For the time being at least, this case depends not so much on proven fact as on which set of circumstances one finds more believable. On a first reading of his lengthy plaidoyer, it is possible to think that Simon Hayward makes a convincing case for his innocence. On a rereading of the relevant sections, however, particularly his account of the events leading up to his arrest, doubts begin to creep in. One gets the impression – and it is, admittedly, no more – that this is not so much the full story as a neat arrangement of selected facts. One begins to sense gaps, echoing hollows beneath the surface of the narrative, a slightly false ring to some explanations, a certain tension in the voice. The account of his Army career is one such instance. Another is, crucially, his description of what happened on Ibiza prior to his departure with the car: the signs that something very dodgy was going on were all there and for an army officer with some experience in intelligence to claim that naiveté prevented him from reading them does not wash. As Simon Hayward seems well aware, this is the weakest part of his story and it is difficult to see what he can do to improve it.

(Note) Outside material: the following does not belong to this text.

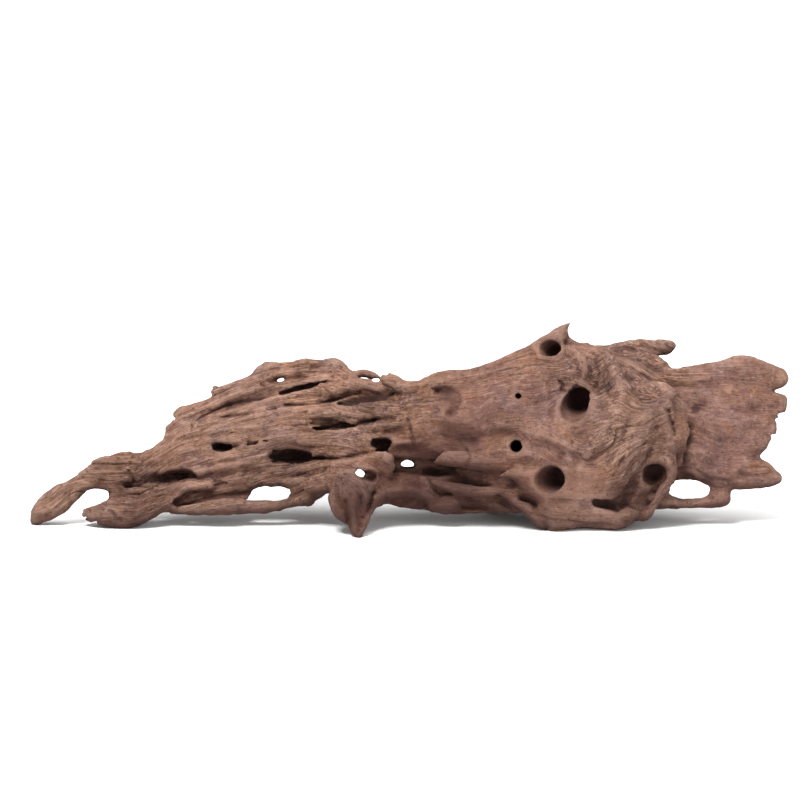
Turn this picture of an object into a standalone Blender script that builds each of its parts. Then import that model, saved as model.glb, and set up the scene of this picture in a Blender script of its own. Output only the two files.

By contrast, Hayward is completely believable in his claim that he did not get a fair hearing. As with the July verdict against Christer Pettersson, the question of guilt or innocence recedes into the background when set against the flimsiness of the evidence, the machinations of the police and prosecution, and the officiousness of the press. Hayward may be guilty as sin but that can in no way justify the treatment he received before charges were ever brought – particularly the months of solitary confinement – and as far as Sweden’s human rights record is concerned it is even more disturbing that such an obvious fact should have to be pointed out so frequently. One can detect behind this worrying tendency to stage trials-by-scenario no small amount of political wishful thinking: here, the image of the crafty, privileged, upper-class SAS officer and Queen’s bodyguard who has friends in high places lives up to expectations about Britain in the late Eighties which are surprisingly strong not only in Sweden but in Europe as a whole.